AIM
Start at the line containing "imported = [obj", stop at the line containing "from the frame", and set down every line in that stretch exactly as written, and nothing else.

(CAD and scene scripts)
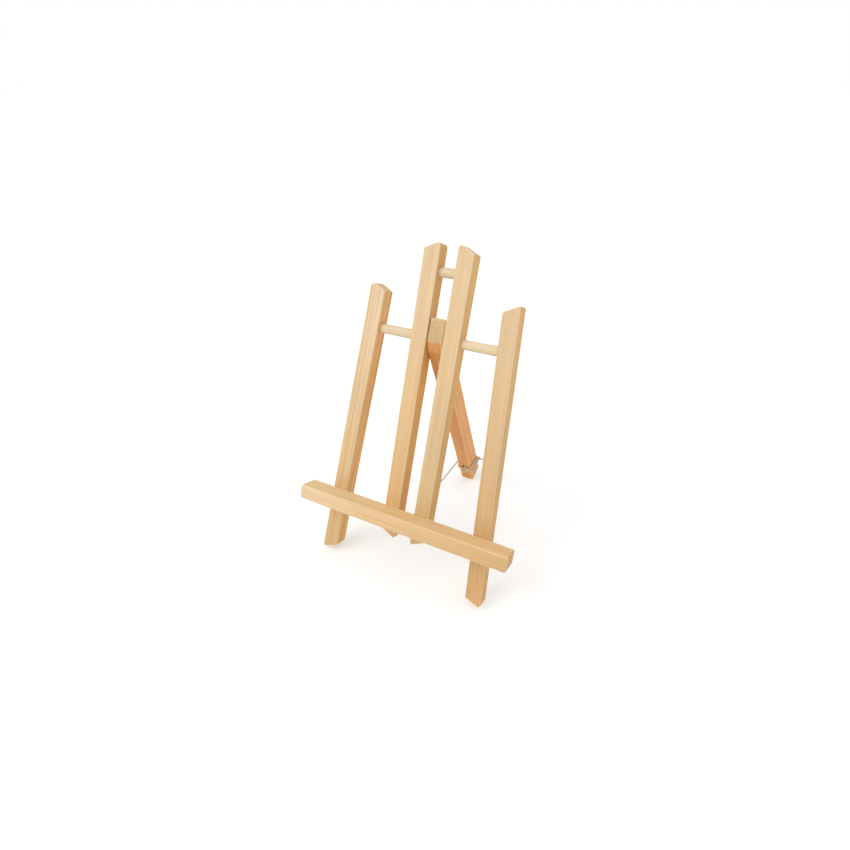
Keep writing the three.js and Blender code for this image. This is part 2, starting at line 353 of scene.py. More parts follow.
def latewood_bands(shader, shifted, ring_width):
    """How much latewood there is, from 0 to 1: the outer part of each ring, stronger in some years."""
    slow = shader.noise(shader.stretch(shifted, WANDER_GRAIN), 1.0, 3.0, 0.55)
    wander = shader.math("MULTIPLY", shader.math("SUBTRACT", slow, 0.5), RING_WANDER)
    flat = shader.node("ShaderNodeVectorMath", {0: shifted, 1: (1, 1, 0)}, operation="MULTIPLY")
    radius = shader.node("ShaderNodeVectorMath", {0: flat.outputs[0]}, operation="LENGTH")
    distance = shader.math("ADD", radius.outputs["Value"], wander)
    ring = shader.math("DIVIDE", distance, ring_width)
    year = shader.noise(shader.math("MULTIPLY", shader.math("FLOOR", ring), YEAR_STEP), 1.0, 0.0)

    latewood = shader.node("ShaderNodeValToRGB", {0: shader.math("FRACT", ring)})
    ramp = latewood.color_ramp
    ramp.interpolation = "B_SPLINE"
    ramp.elements[0].position = 0.3
    ramp.elements[0].color = (0, 0, 0, 1)
    ramp.elements[1].position = 0.86
    ramp.elements[1].color = (1, 1, 1, 1)
    fall = ramp.elements.new(0.99)
    fall.color = (0.05, 0.05, 0.05, 1)
    return shader.math("MULTIPLY", latewood.outputs[0], shader.remap(year, 0.3, 0.7, 0.45, 1.0))


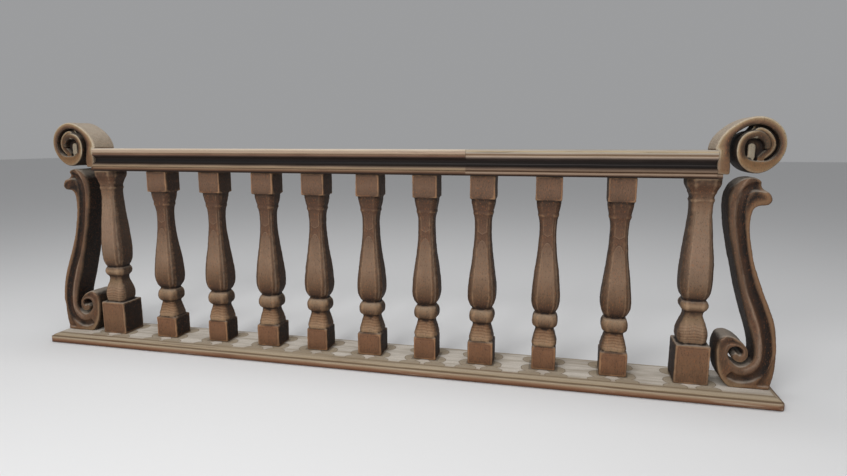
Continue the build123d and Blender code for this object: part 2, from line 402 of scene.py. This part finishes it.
def upright_pattern(middle, foot_top, plinth_half, tones, vase_low, vase_high, arch_height,
                    head_height, head_half):
    """The tones of one upright from its foot up, in mm, with its scribed and paler panels and its
    painted shade and highlights.

    Heights are in metres above the board, apart from foot_top, which is from the floor.
    """

    def pattern(place, cloud):
        x, y, z = place.parts()
        above = z - board_top
        from_middle = abs(x - middle)
        near = from_middle.least(abs(y))
        far = from_middle.most(abs(y))
        # 0 in the middle of a flat, 1 at a corner.
        share = near / far
        up = above * (1000 / upright_mm)
        stops = [(level / upright_mm, shade) for level, shade in tones]
        colour = up.node("ValToRGB", {"stops": stops}, {0: up + (cloud - 0.5) * 0.012})

        # The vase: painted shade darkening it towards its corners, with a pale arched panel on
        # each flat and, above a brown gap, a pale panel that runs on to the flare.
        on_vase = (above - vase_low).between(0.0, 0.02) * (vase_high - above).between(0.0, 0.02)
        colour = coat(on_vase * share.between(0.50, 0.85) * 0.5, colour, tone(76, 56, 42))
        arch = arch_height - above - from_middle * from_middle * 75
        beyond = above - arch_height - 0.020 - from_middle * 0.6
        inside = (0.64 - share) * far * 1.2
        panel = inside.least(arch.most(beyond))
        between_panels = panel.between(0.001, -0.001) * inside.between(-0.001, 0.001)
        colour = coat(on_vase * between_panels * 0.5, colour, tone(84, 56, 40))
        colour = coat(on_vase * panel.line(0.0, 0.0022) * 0.55, colour, tone(64, 42, 30))
        colour = coat(on_vase * panel.line(0.0035, 0.0025) * 0.25, colour, tone(160, 134, 108))
        # A painted highlight along the vase's corners on the +X side.
        corner = share.between(0.80, 0.95) * (x - middle).between(0.0, 0.01)
        colour = coat(on_vase * corner * 0.35, colour, tone(160, 138, 116))

        # The block at its head and the plinth at its foot: a scribed border on each face,
        # rubbed orange outside it, and painted shade in a dark line under the block where the
        # flare ends.
        above_head = above - head_height
        on_head = above_head.between(0.000, 0.003)
        head_inset = (head_half - near).least(above_head)
        colour = coat(on_head * head_inset.line(0.008, 0.0018) * 0.45, colour, tone(76, 50, 36))
        rubbed = on_head * head_inset.between(0.007, 0.003) * cloud.between(0.45, 0.62)
        colour = coat(rubbed * 0.45, colour, tone(146, 96, 62))
        colour = coat(above_head.line(0.001, 0.004) * 0.6, colour, tone(52, 37, 28))
        on_plinth = z.between(foot_top - 0.001, foot_top - 0.004)
        inset = (plinth_half - near).least(foot_top - z).least(above)
        colour = coat(on_plinth * inset.line(0.010, 0.0016) * 0.6, colour, tone(72, 46, 32))
        rubbed = on_plinth * inset.between(0.009, 0.004) * cloud.between(0.45, 0.60)
        colour = coat(rubbed * 0.5, colour, tone(150, 104, 70))

        # The bell: level gouge strokes.
        up_bell = z - foot_top
        on_bell = up_bell.between(0.010, 0.020) * (0.078 - up_bell).between(0.0, 0.010)
        strokes = ((z + from_middle * 0.15) * 560 + cloud * 9).sine()
        colour = coat(on_bell * strokes.between(0.2, 0.9) * 0.35, colour, tone(84, 58, 40))
        colour = coat(on_bell * strokes.between(-0.4, -1.0) * 0.25, colour, tone(164, 136, 106))

        # Two cuts along each corner, and painted shade on the sides that face along the rail,
        # darkest on the plinths.
        for cut in (0.74, 0.86):
            colour = coat(on_vase * share.line(cut, 0.025) * 0.45, colour, tone(56, 40, 30))
        side = abs(place.node("NewGeometry", output=1).parts()[0])
        side_specks = place.noise(700.0, 1.0).between(0.54, 0.64)
        side_shade_brown = coat(side_specks * 0.45, tone(40, 29, 23), tone(104, 92, 80))
        side_shade_brown = coat(on_plinth * 0.9, side_shade_brown, tone(24, 18, 15))
        colour = coat(side.between(0.60, 0.92) * 0.85, colour, side_shade_brown)
        return coat(side.between(0.85, 0.95) * on_plinth * 0.8, colour, tone(26, 19, 15))

    return pattern


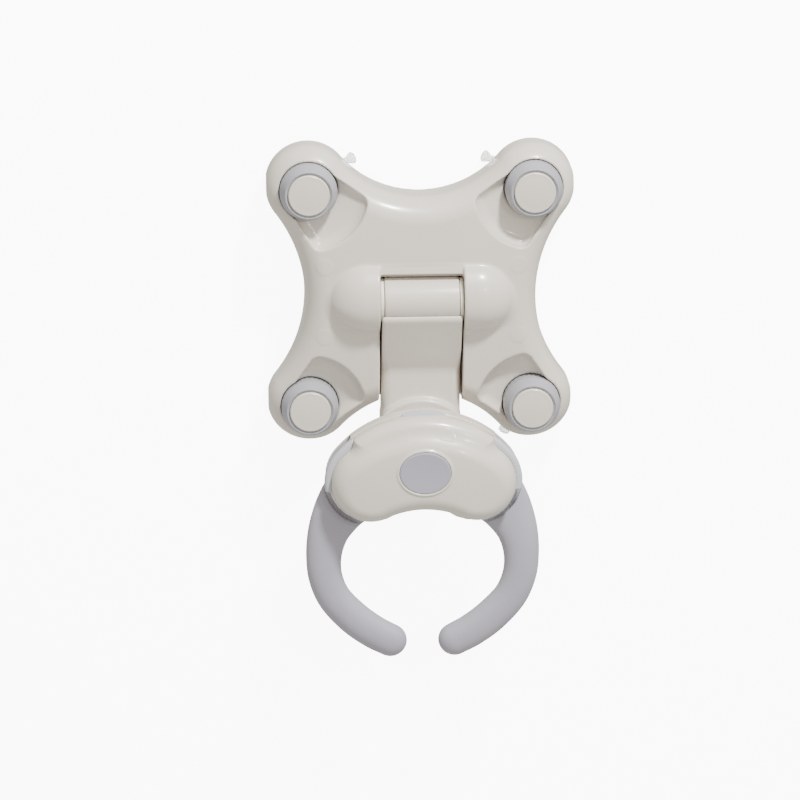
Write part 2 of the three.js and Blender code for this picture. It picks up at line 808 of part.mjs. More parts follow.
// The sector gear on the left jaw's hub. Its pitch circle reaches the middle of the head.
// A sector with a gap on the line between the pivots meshes with one that has a tooth.
function leftGear(toothOnLine) {
  const pitch = (2 * Math.PI) / GEAR_TEETH;
  const [tip, root, plain] = [HUB_X + 1.25, HUB_X - 1.7, 21.8];
  const [first, last] = [-1, 3]; // teeth from just before the line round to the back
  const points = [];
  const put = (r, angle) =>
    points.push([-HUB_X + r * Math.cos(angle), HUB_Y + r * Math.sin(angle)]);
  for (let k = first; k <= last; k++) {
    const middle = (k + (toothOnLine ? 0 : 0.5)) * pitch;
    put(root, middle - 0.34 * pitch);
    put(HUB_X, middle - 0.21 * pitch);
    put(tip, middle - 0.11 * pitch);
    put(tip, middle + 0.11 * pitch);
    put(HUB_X, middle + 0.21 * pitch);
    put(root, middle + 0.34 * pitch);
  }
  const from = Math.atan2(points[points.length - 1][1] - HUB_Y, points[points.length - 1][0] + HUB_X);
  const to = 2 * Math.PI + Math.atan2(points[0][1] - HUB_Y, points[0][0] + HUB_X);
  const steps = 22;
  for (let i = 1; i < steps; i++) put(plain, from + ((to - from) * i) / steps);
  const bore = upright(-HUB_X, HUB_Y, 0, 70, JAW_PIN_R + 0.3, JAW_PIN_R + 0.3, 24);
  return cut(prism(points, ...GEAR_Z), bore);
}

const mirrored = (body) => {
  const geometry = geometryOf(body);
  geometry.scale(-1, 1, 1);
  return outward(geometry);
};

// ---------------------------------------------------------------- assembly

node("base_cover", baseCover(), CREAM);
node("base_plate", basePlate(), PALE_GREY);
SCREWS.forEach(([x, y], i) =>
  node(`base_screw_${i + 1}`, screw(x, y, COVER_BOTTOM - 0.3, 3.2, 1.5, 1.5, 12), STEEL),
);
for (const { name, x, y, tab } of LOBES) {
  node(`suction_cup_${name}`, suctionCup(x, y, tab), SILICONE);
  node(`cup_stem_${name}`, cupStem(x, y), STEEL);
  node(`lock_ring_${name}`, lockRing(x, y), PALE_GREY);
  node(`lock_cap_${name}`, lockCap(x, y), CREAM);
}
node("hinge_pin", across(0, HINGE_Z, -PIN_HALF, PIN_HALF, PIN_R, 16), STEEL);
for (const [name, side] of [["left", -1], ["right", 1]]) {
  node(`hinge_block_${name}`, hingeBlock(side), DARK);
  node(`friction_washer_${name}`, frictionWasher(side), DARK);
}
node("arm_shell", armShell(), CREAM);
node("arm_bottom", armBottom(), CREAM);
node("arm_barrel", armBarrel(), CREAM);
node("swivel_ring", swivelRing(), SOFT_GREY);
node("swivel_washer", turned(0, SWIVEL_Y, [[2.8, 15], [12.5, 15], [12.5, 16.7], [2.8, 16.7]], 28), STEEL);
node("swivel_screw", screw(0, SWIVEL_Y, 12.8, 5, 1.9, 2.3, 22), STEEL);
node("head_base", headBase(), CREAM);
node("head_frame", headFrame(), PALE_GREY);
node("head_cover", headCover(), CREAM);
headScrewPlaces().forEach(([x, y], i) =>
  node(`head_screw_${i + 1}`, screw(x, y, HEAD_BOTTOM + 0.2, 2.9, 1.4, 1.4, 20), STEEL),
);
node("release_button", releaseButton(), SOFT_GREY);
node("button_spring", coil(0, SWIVEL_Y, FRAME_TOP + GAP, 60 - GAP, 5.6, 0.5, 4), STEEL);
const jaw = leftJaw();
for (const [name, side] of [["left", -1], ["right", 1]]) {
  const x = side * HUB_X;
  const gear = leftGear(side < 0);
  node(`jaw_${name}`, side < 0 ? jaw : mirrored(jaw), SOFT_GREY);
  node(`jaw_gear_${name}`, side < 0 ? gear : mirrored(gear), NYLON);
  const [low, high] = [HEAD_BOTTOM + 0.3, FRAME_BOTTOM + 2];
  node(`jaw_pin_${name}`, upright(x, HUB_Y, low, high, JAW_PIN_R, JAW_PIN_R, 20), STEEL);
  node(`jaw_spring_${name}`, coil(x, HUB_Y, 41.3, 44.3, 6.3, 0.4, 2), STEEL);
}

export default object;
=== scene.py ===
"""Suction-base gripper arm: the looks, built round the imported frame.

The moulded pieces are made as signed-distance fields, which give every edge its fillet, and
are meshed by a surface net. Turned pieces are spun from profiles. Fields and profiles are in
millimetres with Y = 0 at the middle of the base; `place` turns them into the row frame.
"""

import math

import bmesh
import bpy
import numpy as np
from mathutils import Matrix, Vector


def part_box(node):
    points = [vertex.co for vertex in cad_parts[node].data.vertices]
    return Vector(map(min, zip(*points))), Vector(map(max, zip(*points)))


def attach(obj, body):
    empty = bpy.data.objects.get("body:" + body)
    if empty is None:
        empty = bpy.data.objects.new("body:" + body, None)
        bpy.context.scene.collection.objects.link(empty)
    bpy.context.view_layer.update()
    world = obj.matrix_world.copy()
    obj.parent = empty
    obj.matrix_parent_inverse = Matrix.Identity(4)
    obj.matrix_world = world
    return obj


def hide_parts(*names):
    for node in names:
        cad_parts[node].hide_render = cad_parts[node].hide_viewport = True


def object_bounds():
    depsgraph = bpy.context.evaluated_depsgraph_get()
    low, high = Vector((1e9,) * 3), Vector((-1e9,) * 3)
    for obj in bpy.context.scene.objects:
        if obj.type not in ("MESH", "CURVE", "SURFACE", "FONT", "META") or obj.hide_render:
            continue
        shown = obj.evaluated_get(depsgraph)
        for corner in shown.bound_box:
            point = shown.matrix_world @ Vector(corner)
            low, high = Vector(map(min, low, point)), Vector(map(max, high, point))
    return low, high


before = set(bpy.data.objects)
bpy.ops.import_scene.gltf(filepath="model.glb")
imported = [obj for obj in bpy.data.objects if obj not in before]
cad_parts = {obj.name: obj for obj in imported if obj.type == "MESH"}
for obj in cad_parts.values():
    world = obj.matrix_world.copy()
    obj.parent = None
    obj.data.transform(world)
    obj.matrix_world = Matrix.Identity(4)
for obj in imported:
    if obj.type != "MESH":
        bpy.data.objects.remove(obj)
cad_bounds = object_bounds()

MM = 0.001


# ------------------------------------------------------------------ places, from the frame


def box_mm(node):
    low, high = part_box(node)
    return Vector(low) / MM, Vector(high) / MM


def middle(node):
    low, high = box_mm(node)
    return (low + high) / 2


MIDDLE_Y = middle("base_cover").y  # the middle of the base in the row frame


def local(node):
    """Middle of a node with Y counted from the middle of the base."""
    point = middle(node)
    return Vector((point.x, point.y - MIDDLE_Y, point.z))


LOBE = local("lock_ring_front_right").x
HINGE_Z = local("arm_barrel").z
SWIVEL_Y = local("swivel_ring").y
HUB_X = local("jaw_pin_right").x
HUB_Y = local("jaw_pin_right").y
SIDES = (("left", -1), ("right", 1))
LOBES = {
    f"{end}_{side}": (sign * LOBE, (1 if end == "back" else -1) * LOBE)
    for end in ("back", "front")
    for side, sign in SIDES
}
TAB_TURNS = {"back_left": 25, "back_right": 155, "front_left": 8, "front_right": -118}

# ------------------------------------------------------------------ driving sizes, mm

LOBE_R = 21.0
WAIST_SIDE = 57.5
WAIST_END = 50.8
COVER_BOTTOM = box_mm("base_cover")[0].z
COVER_CROWN = 32.5
WALL = 2.6
BOSS_R = 20.0
BOSS_HALF = 27.0
BOSS_FOOT = 26.0
BOSS_RISE = box_mm("base_cover")[1].z - BOSS_FOOT
CHANNEL_HALF = 20.75
CHANNEL_FLOOR = 10.4
BARREL_R = (box_mm("arm_barrel")[1].z - box_mm("arm_barrel")[0].z) / 2
KNUCKLE_R = 13.5
ARM_HALF = 19.8
ARM_TOP = 26.0
LIP_TOP = 39.5
ARM_BOTTOM = box_mm("arm_shell")[0].z
TURNTABLE_R = 27.0
TURNTABLE_TOP = 30.0
FRAME_R = 23.4
HEAD_BACK = -52.7
HEAD_BOTTOM = 35.5
FRAME_LOW, FRAME_HIGH = box_mm("head_frame")[0].z, box_mm("head_frame")[1].z
HEAD_TOP = 65.3
COVER_LOW = FRAME_LOW + 1.4
BUTTON_X, BUTTON_Y = 12.7, 10.6
JAW_Z = 43.0
JAW_HUB_R = 22.3
WELL_R = 14.6
WELL_FLOOR = 15.6
SCOOP_FLOOR = 22.4
BASE_EDGE_R = 12
SCREW_X, SCREW_Y = 48, 18  # the base screws
HEAD_SCREW_X, HEAD_SCREW_Y = 11, -61
PIN_BORE_R = 3.15
STEM_HOLE_R = 3.7
COLLAR_R = 23.4
CUP_R = 19
KNOB_R = 14.25
CAP_R = 10.25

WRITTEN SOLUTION
imported = [obj for obj in bpy.data.objects if obj not in before]
cad_parts = {obj.name: obj for obj in imported if obj.type == "MESH"}
for obj in cad_parts.values():
    world = obj.matrix_world.copy()
    obj.parent = None
    obj.data.transform(world)
    obj.matrix_world = Matrix.Identity(4)
for obj in imported:
    if obj.type != "MESH":
        bpy.data.objects.remove(obj)
cad_bounds = object_bounds()

MM = 0.001


# ------------------------------------------------------------------ places, from the frame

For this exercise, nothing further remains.